Many people saw it as the ultimate endorsement of violence for virtuous ends. Malcolm may have gotten it from Sartre. In his play, Dirty Hands, published in 1963, he wrote: “I was not the one to invent lies: they were created in a society divided by class and each of us inherited lies when we were born. It is not by refusing to lie that we will abolish lies: it is by eradicating class by any means necessary.”
Each of us inherited lies when we were born. Is this what I’m trying to do? Pass on less lies? In a sense. That seems right. I felt hoodwinked by all the colorblind bullshit I was raised on. I feel repelled by the achievement-obsessed, histrionic culture of whiteness. I want something different for my daughters.
Maybe Sartre would think that was pathetically small, as goals go. Instead: take the whole damn system down. Disrupt business as usual. Make the villains’ lives hell. That’s what so many progressive folks seem to think they are doing these days.
When I ask Dirk who he thinks the villains are, he doesn’t skip a beat: “The system is the villain. It’s built to serve some kids and leave other kids behind. It’s life or death, not to sound too dramatic, but it is. That’s what we should be talking about.”
That’s what I’ll keep talking about. I want so many more coffees and beers with him, so many more laughs and wandering, wide-ranging conversations, collaborations, and snapshots of his tomato harvests and his flower arrangements for his beloved wife.

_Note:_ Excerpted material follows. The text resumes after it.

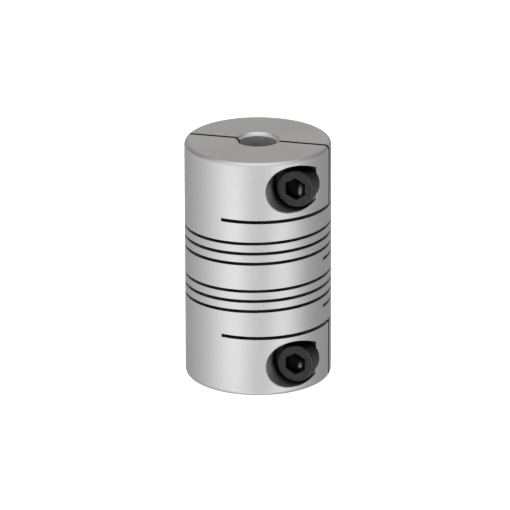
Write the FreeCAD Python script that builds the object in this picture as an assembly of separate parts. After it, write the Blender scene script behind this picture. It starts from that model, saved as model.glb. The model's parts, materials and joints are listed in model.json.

What I learned from losing my friend and mentor, Courtney Everts Myktyn, a couple of years ago is that I have to settle for an ongoing relationship in my own head and heart. I have written her many letters. No doubt I will do the same with Dirk. I can imagine most of his cosmic replies will be pretty simple: Don’t be an asshole. Dig in where you can. I’ll try Dirk. I’ll try my best in honor of you.